Tom Marchant: It has been a journey for me as well, traveling with little ones. I have two daughters, a four-year-old and a two-year-old, and it makes you look at things through a slightly different lens. Things that were never on the radar are suddenly the be-all and end-all of getting a trip right. We're going to the Balearic Islands in July and it's just interesting what's going through my head compared to how I planned trips before they arrived.
EB: What have been some of the best places that you've taken your girls?
TM: When they're really little you can kind of do anything because it's just about sleep and snacks and they're a bit more portable. When they start crawling and walking, it's more about keeping them busy, providing distractions, and factoring in nap times. Morocco has become a firm favorite – staying up in the Atlas Mountains and out in the desert, with some time in Marrakech. We've done a lot of European destinations: Southern Italy, France, Iceland, Greece. My mother's from Finland, so we've taken them there a couple of times to see relatives. My oldest is dying to do a Lapland trip to see Santa, which is a regularly commented-on trip we have yet to do.
EB: I've never been a person who gravitates towards all-inclusive resorts but they are undeniably convenient for those with kids. I just wonder if there is something more exciting you can do as a family that perhaps won’t be as convenient but could potentially be more fulfilling?
TM: Parents do need a bit of downtime. Sometimes it's manic with the kids, right? But you can do that without always relying on a kids club. When my family looks at destinations, it's about options. Are there childcare services, are there things for you and the kids to do together, are there family pools you can have fun in without annoying couples on a romantic break? Then, hotel aside, are there things in that destination that you could do with them that perhaps get them a little bit closer to the culture?

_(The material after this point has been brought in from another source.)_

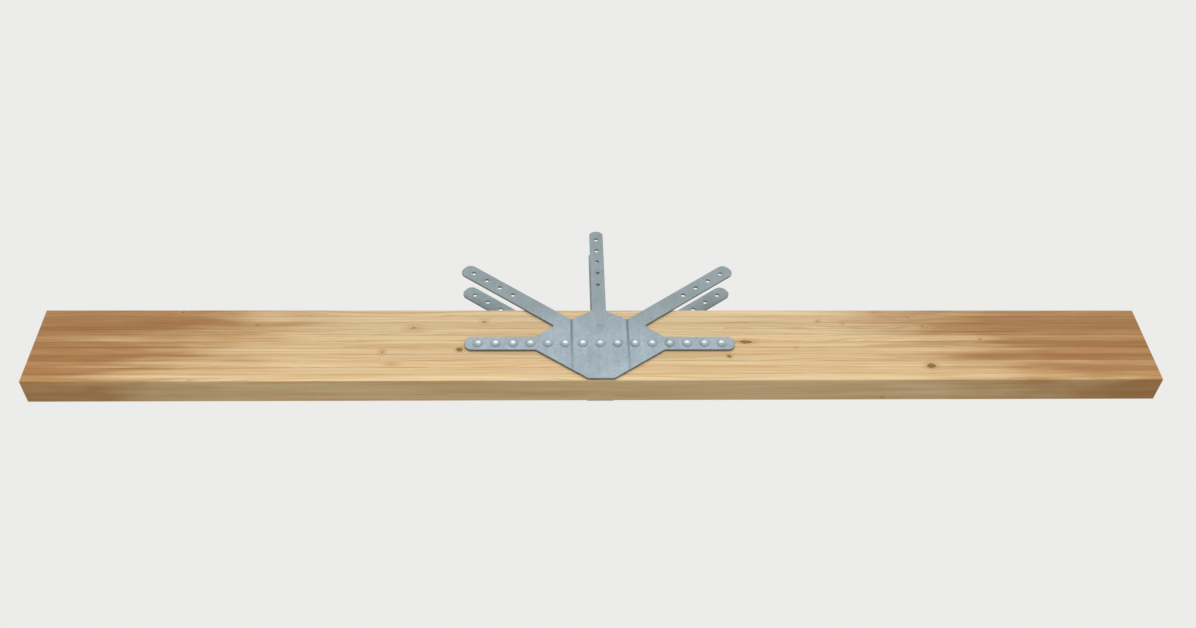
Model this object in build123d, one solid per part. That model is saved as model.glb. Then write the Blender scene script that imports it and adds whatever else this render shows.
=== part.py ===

EB: I know Black Tomato does some really unique trips for families. Let's talk about Take Me On a Story.
TM: We’ve always been big believers in the power of other cultural assets to inspire travel – literature or art or film. We started thinking, wouldn't it be great to take classic children's literature and turn them into immersive experiences the whole family could enjoy? We went out and picked half a dozen classics that would lend themselves well to travel experiences, in destinations where we had great partners to create those experiences. Family Travel doesn't have to be a kind of segmented approach, you can do stuff together, and I think Take Me On a Story is a good example of that.
EB: Talk us through how one of these experiences works
TM: Our Alice in Wonderland trip takes place in Oxfordshire, where the author Lewis Carrol is from. We’d have one of the artists who worked on the film create pictures of the kids when they first arrived at the hotel. The next day, there would be a treasure hunt through the woods and they'd come across the Mad Hatter's Tea Party. We had a costumer who worked on the Alice in Wonderland film make costumes for the girls, so they got dressed up as Alice. The next day we bought in storytellers and a historian, so it was a real mix of being immersed in that world but also being educated on it.
EB: I like that there's an educational aspect to your family travel experiences. Speaking of which, tell us about Field Trip!
TM: When families are making travel plans for their children, they are looking for educational opportunities. We wanted to do something really interactive, really immersive, but also in a digestible format. Field Trip is a series of modules that we can build a trip around or, if you're going to a particular destination, we can add a little Field Trip experience to that trip. Our travel experts might get a call from a client saying, "We're going to be in Cuba and we've seen that you have a filmmaking Field Trip in partnership with the International Film and TV School there. We want to include that in our itinerary."
EB: That's such a good idea. Black Tomato really does have some of the most original and creative concepts in the travel industry. How do you come up with the ideas?
TM: It's really been important for us to keep thinking about how people could travel, how they may want to travel, and how we can enhance how they travel. And so that's been really like a catalyst for how we ideate. Every year, we look at bringing out something new and building on what we've got. We have an Innovation Council within the company that meets every two months, and they have a remit of looking at products and services and trends in travel. That's been the source of a lot of unique stuff we've done over the years. Our belief has always been that travel, even subconsciously, is a manifestation of other passions. You have the world to play with and it's just about connecting the dots.